Based on a short story from Stephen King's Skeleton Crew anthology, The Raft tells the story of two couples, pot-loving college kids who drive up to a remote lake for a bracing November swim. There's Deke (hunky football jock), Laverne (Deke's slinky, sexy girlfriend), Randy (Deke's sidekick, who obviously would rather be smooching Laverne than his own girlfriend), and Rachel (Randy's moody girlfriend, played by Darryl Hannah's homely sister). The four nutty kids wade out in the ice cold water to a raft in the center of a lake. There, they notice a curious mass of sludge floating towards them.
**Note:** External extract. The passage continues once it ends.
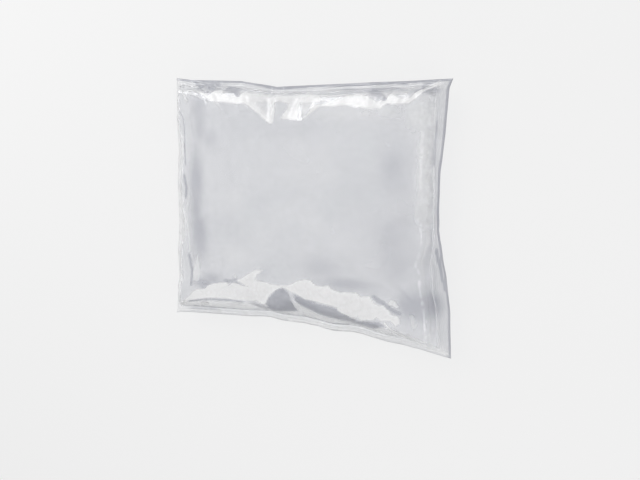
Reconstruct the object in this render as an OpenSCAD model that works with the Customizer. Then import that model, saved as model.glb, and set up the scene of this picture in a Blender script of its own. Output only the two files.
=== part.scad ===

Rachel crouches at the edge of the raft, staring into the sludge, transfixed. Suddenly, the sludge snaps out at her, melting the skin off her forearm and hauling her into itself. The swimmers stand horrified as her body is quickly eaten away. There's a brief panic during which Deke decides to try to swim for shore. He doesn't even make it back into the water before the slick attacks him through the boards of the raft, whipping a snaky appendage up his leg and pulling him through the boards. Now it's down to Randy and Laverne, who stay up until morning keeping watch, holding each other closely to keep out the chill.
In the early morning, Randy decides, in an inexplicable bout of horniness, to try to put the moves on the slumbering Laverne. He lays her down on the raft, lifts her sweater (Marked "Horlicks University" -- the same school featured in "The Crate" in Creepshow I) and places some tentative kisses on Laverne's breasts. Laverne turns her face up to look Randy in the eye and that's when we learn that the slick has already eaten off half her face. She screams in terror, pain, and accusation, and is pulled into the slick just like Deke and Rachel before her.
Randy wastes no time, diving into the water and swimming back for shore. He manages to make it out of the water, but only gets a couple seconds to savor his escape before the slick curls up in a mighty wave and smothers him.
Top notch gross-outs in this sketch, what with all of the acid-melted skin and everything. Heavy kudos to Tom Savini (who also appears as the Crypt-Keeper-like narrator -- ironically, the make-up job for his own character is really, really stupid looking) for his work in all three chapters.
The snobbish wife of a successful New England attorney is hurrying home from one of her trysts when she drops her lit cigarette onto her lap. While frantically trying to put it out, she mows down a hitchhiker. She looks on, dumbfounded, as his destination placard (Dover) flips onto her windshield and then tumbles away. Seeing headlights looming around the corner, she screeches off uttering excuses and rationalizations.
A few miles later, she skids to a halt. Peering into her rearview, she sees the same hitchhiker limping down the road towards her car. He attacks her, repeating over and over again, "Thanks for the ride, lady!"
The hitchhiker hounds her all the way home. She smashes up her car to bejeezus and back trying to lose him but she only succeeds in mangling him more and more with each encounter, his "Thanks for the ride"s becoming more and more gutteral and blood soaked with each turn.
One final note: the narrator tells us as the movie comes to a close, "Until next time kiddies, try to stay scared." This movie came out TWENTY freaking years ago and the third one still hasn't come out. How much fear do they expect us to muster in that time?
Well, that's it for me. It's been great fun being involved in this year's Thon. I began with the sole intention of increasing upon my pitiful total from last year. I managed to toast that goal in the first 40 hours of the contest. Proudly, I have now met my revised goal, which was to average at least one movie a day through the month of October. My last reviews turned in, it's now time to sit back and wait to see if Summerisle managed to squeak in more last minute movies than I did.
Immense thanks to everyone who read the blog, whether you left comments or not. It's been a privilege taking part in this insanity, alongside such fine writers and funny, funny guys. And it's been an honor knowing that people I've never even met before have been reading my words. This whole experience has been a delight. Thanks a lot, everyone.